MR. RICE: The first thing I think we'd want to say is that of course the IMF is very concerned about the recession and the high level of unemployment in Greece. And, in fact, that's what we've been working with Greece and with our European partners to help Greece overcome. In terms of going forward in the discussions, you can get the transcript, and you'll see what we said. I'd described it as basically it's one step at a time here. We've got a mission going next week, which I announced earlier, led by Mr. Thomsen. We will have discussions with the new government. That will be followed, we would expect, then, by a negotiating mission. Our priority is to listen to the new government and to hear their views. And the basis for the discussions continues to be the program that has been agreed. But, of course, if the new government has ideas on how those objectives can be achieved, we are open to that discussion -- as we are in all the country programs we support.

In terms of priority -- again, growth, employment, reducing the public debt. I'm sure, you know, these are going to remain major issues for Greece into the future.

QUESTIONER: Following up on the timeline, do the mission, and Mr. Thomsen, have any idea how the implementation of the Greek program is going? Because you have your main resident representative in Athens and I'm sure that he's reporting every day from Athens about the program and the implementation. Did he report any progress lately?
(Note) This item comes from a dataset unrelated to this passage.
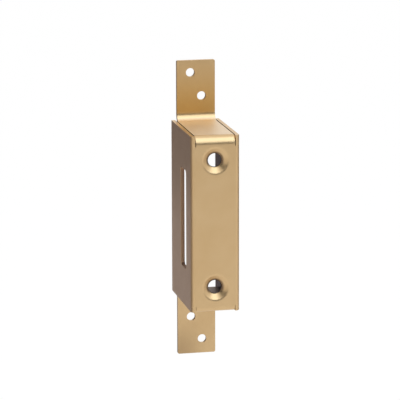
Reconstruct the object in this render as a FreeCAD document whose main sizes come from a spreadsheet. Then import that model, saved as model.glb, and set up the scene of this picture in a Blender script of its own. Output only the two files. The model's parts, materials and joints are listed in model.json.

MR. RICE: You're quite right that, of course, we have our res rep on the ground, and we are in, you know, constant touch with the authorities in Greece. That said -- and I think, as you know, undertaking a program mission is a much more elaborate process, it requires a larger team to do the work. In this case -- again, as you well know -- there has been a bit of a hiatus, given the election period in Greece. So the team needs to go out again and assess what has happened in that period, establish the facts, and, then come back, we'll do the analysis, and be in a better position then to proceed.